In fact, until these clients' delinquency rates began ratcheting higher, many were handling default servicing functions manually. Now, these same clients are looking for enhanced functionality with the core platform, as well as connectivity to outside default modules.
‘Because ILS is a SQL database, it is easy to create exports to and interface with any default solution, Robinson says. Several ILS customers currently interface with a particular default tracking system to monitor bankruptcy, loss mitigation, and real estate owned tasks and timelines, but clients can also export data to any investor or third-party vendor via ILS.
Jeff Mouhalis, executive vice president of product delivery with FIS, highlights the company's Magnifide toolset, which is designed to run in parallel with its MSP core servicing solution.

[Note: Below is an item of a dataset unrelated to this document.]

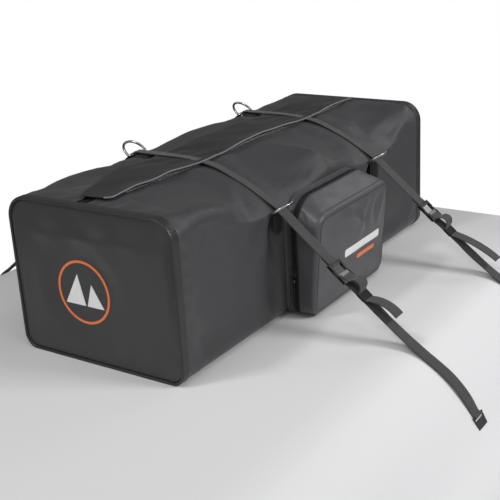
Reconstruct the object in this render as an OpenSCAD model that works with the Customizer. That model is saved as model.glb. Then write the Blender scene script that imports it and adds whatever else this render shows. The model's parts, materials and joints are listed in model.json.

Currently, two servicing functions – loss mitigation and collections – are being primed for full functionality through Magnifide, he says. The collections feature will provide MSP users with additional queuing functionality, enables all loans – even those that are not delinquent – to be loaded into the collections system. That way, servicers are ahead of the curve with high-risk loans.
Magnifide's loss mitigation feature enables servicers to establish customized loss mitigation questionnaires by investor and loan type, Mouhalis says. As servicers work through questions with borrowers, viable workout options are intuitively presented to the loan counselor. Soon, the company will add a gain-and-loss-analysis feature via Magnifide to further enhance loss mitigation functionality.